1.  What a fright she looks!
Ans.  She looks a real fright. The new dress is very hideous.

2.  What a hideous new dress! “How dull!”

Ans.  It was very dull

3.  “Lies! Lies! Lies!”
Ans. It was all lies.

(iii)   Virginia Woolf has created many characters other than Miss Mabel with great skill. Write a character sketch of any one of them.

Ans.  One of the guests at Mrs. Dalloway’s party was Charles Burt. Mabel was impressed by him and longing for some praise from him. However, he was a malicious person, with no heart, no fundamental kindness and only a superficial appearance of friendliness. He liked to poke fun at people and see their reactions. He probably also liked to gossip about people and discuss them behind their backs, but his opinion made a great difference to Mabel.

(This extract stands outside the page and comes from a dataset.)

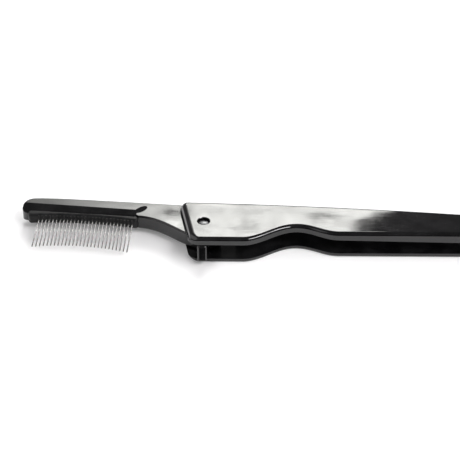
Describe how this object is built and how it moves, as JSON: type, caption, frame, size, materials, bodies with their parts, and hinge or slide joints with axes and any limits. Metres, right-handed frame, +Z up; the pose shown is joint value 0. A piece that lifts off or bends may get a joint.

(iv)   'Clothes mean nothing until someone lives in them.' Expand the idea in your own words.
Ans.   Clothes mean nothing until someone lives in them     these are the words of Marc Jacobs, a fashion designer. It means that clothes gain importance and character only when someone is wearing them. The first impression that people have of a person is not only through the clothes that one is wearing but the way one is wearing those clothes. The style a person adopts tells people a lot about his/her personality and character. The best and most expensive clothes can be unimpressive if the wearer does not carry himself/herself well. On the contrary, the simplest of clothes can look good and impressive if the wearer has good posture, self-confidence and self-esteem. Hence, when we are buying clothes, we must not only be sure that they will suit us but that we will be comfortable in them and able to carry them well. So, we must choose clothes that make us feel good about ourselves, confident and happy.